By using NEWS, analysts will have access to summaries of correlated network incidents. Instead of seeing 100,000 identical incidents, operators might see a summary showing one incident that was generated by 30,000 hosts. “It is something the operators can digest and respond to a lot quicker than if they just watch the streams of data go by,” Whitson notes.

Once an intruder is anticipated and/or caught, outside technologies such as the Data Resiliency in Information Warfare (DRIW) program come into play. The objective becomes recovery to maintain information resiliency. One technique is called a honey pot, Whitson shares. “In the cybercommunity, it means a basin of attraction or a virtual network. You can redirect a network session into a benign environment on-the-fly. It’s a technique to gauge and analyze attackers to find what their motives or modes of operation are or what they’re looking for.
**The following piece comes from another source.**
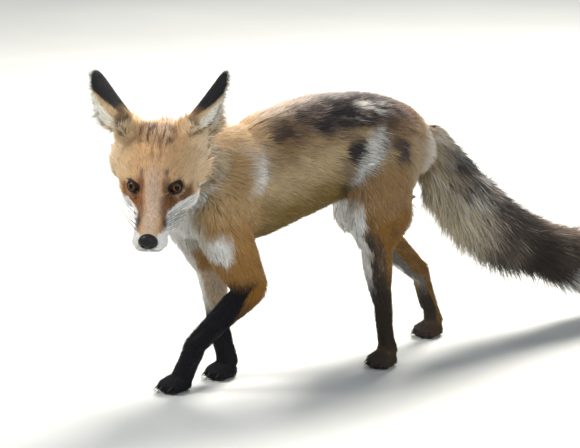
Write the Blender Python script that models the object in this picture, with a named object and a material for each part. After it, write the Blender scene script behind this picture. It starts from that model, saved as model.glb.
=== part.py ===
"""A life-size red fox in a slow walk, its head lowered and turned to its left, as one still model.

The animal faces -Y, its left side is +X and +Z is up.  The whole body is lofted from named stations,
blended into one closed form, stood on the floor, and then parted by thin cuts into head, neck, trunk,
tail and legs.  The ears, the eyes and the nose leather are solids of their own.
"""

import math

import bmesh
import bpy
import numpy as np
from mathutils import Matrix, Vector

# ---- Driving dimensions, in metres ----
BACK_HEIGHT = 0.376            # the highest point of the back, over the loin
HEAD_LENGTH = 0.165            # from the back of the skull to the tip of the nose
EYE_RADIUS = 0.0098
EYE_SPACING = 0.049            # between the centres of the two eyeballs
EAR_LENGTH = 0.088
EAR_WALL = 0.0024
GAP = 0.0004                   # the width of every parting cut
VOXEL = 0.0035                 # the grid on which the lofts are blended
BLEND_STEPS = 5
RING_POINTS = 20
SPAN_STEPS = 4
BODY_TRIANGLES = 3900


# ---- Tools ----
def clear_scene():
    for old in list(bpy.data.objects):
        bpy.data.objects.remove(old)


def material(name, colour, roughness):
    made = bpy.data.materials.new(name)
    made.use_nodes = True
    shader = made.node_tree.nodes["Principled BSDF"]
    shader.inputs["Base Color"].default_value = (*colour, 1.0)
    shader.inputs["Roughness"].default_value = roughness
    made.diffuse_color = (*colour, 1.0)
    return made


def object_of(name, bm):
    bmesh.ops.recalc_face_normals(bm, faces=bm.faces)
    mesh = bpy.data.meshes.new(name)
    bm.to_mesh(mesh)
    bm.free()
    made = bpy.data.objects.new(name, mesh)
    bpy.context.scene.collection.objects.link(made)
    return made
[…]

If you can forecast early enough, you can take that type of action rather than letting them wander around your networks.”

The system itself must provide a reasonable forecasting capability, Whitson concludes. “It must be able to digest and correlate incident reports from a number of different sensors and reduce an operator’s workload. These are the two key bullets of NEWS. It will be there as a fusion and correlation product and make forecasts about what the analyst may have to deal with in the near future,” Whitson offers.